▶ **WHAT IS BEING ASKED**
Repeat the material exactly as it appears.
○ ○ ○ ○
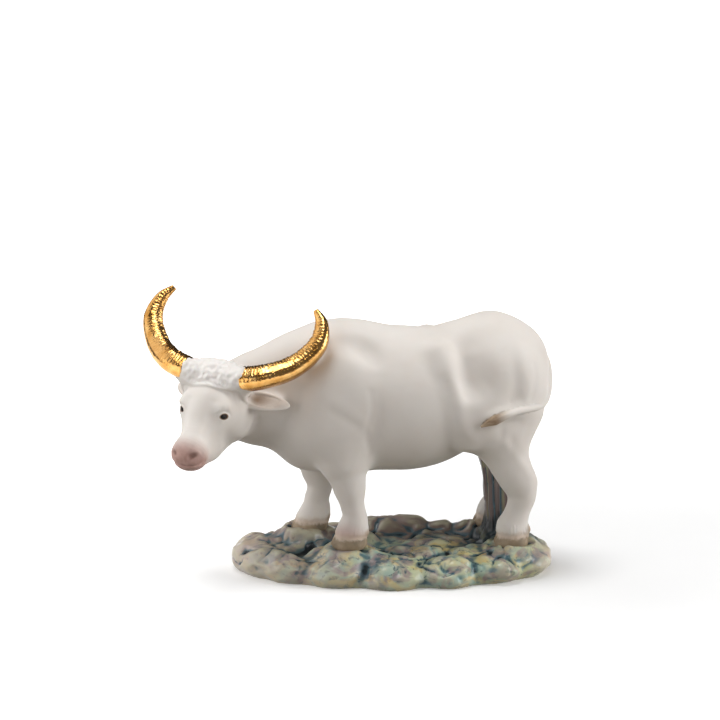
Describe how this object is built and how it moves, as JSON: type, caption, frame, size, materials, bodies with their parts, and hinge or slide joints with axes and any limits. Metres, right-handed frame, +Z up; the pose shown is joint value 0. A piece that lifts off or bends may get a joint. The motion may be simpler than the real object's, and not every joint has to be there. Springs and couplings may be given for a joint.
{
  "type": "water buffalo ox figurine",
  "caption": "Standing water buffalo ox in matte white porcelain with gilded crescent horns, on a low glazed rocky base with a stump that props the belly.",
  "frame": {"origin": "centre of the rocky base's flat underside", "axes": "+Z up, the ox faces -X with its head turned to its left, towards -Y"},
  "size_m": [0.1243, 0.0584, 0.0871],
  "materials": {
    "bisque": "matte unglazed porcelain with gilded horns",
    "glaze": "gloss glaze in green, ochre, mauve and dark teal"
  },
  "bodies": {
    "root": {"ox": "bisque", "rock_base": "glaze"}
  },
  "joints": []
}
○ ○ ○ ○
▶ **SOLUTION TO THIS TASK**
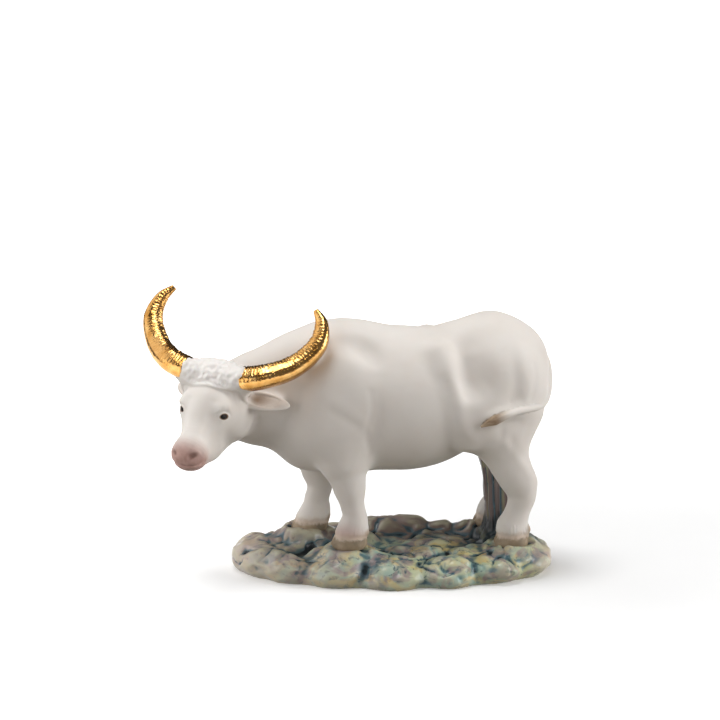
Describe how this object is built and how it moves, as JSON: type, caption, frame, size, materials, bodies with their parts, and hinge or slide joints with axes and any limits. Metres, right-handed frame, +Z up; the pose shown is joint value 0. A piece that lifts off or bends may get a joint. The motion may be simpler than the real object's, and not every joint has to be there. Springs and couplings may be given for a joint.
{
  "type": "water buffalo ox figurine",
  "caption": "Standing water buffalo ox in matte white porcelain with gilded crescent horns, on a low glazed rocky base with a stump that props the belly.",
  "frame": {"origin": "centre of the rocky base's flat underside", "axes": "+Z up, the ox faces -X with its head turned to its left, towards -Y"},
  "size_m": [0.1243, 0.0584, 0.0871],
  "materials": {
    "bisque": "matte unglazed porcelain with gilded horns",
    "glaze": "gloss glaze in green, ochre, mauve and dark teal"
  },
  "bodies": {
    "root": {"ox": "bisque", "rock_base": "glaze"}
  },
  "joints": []
}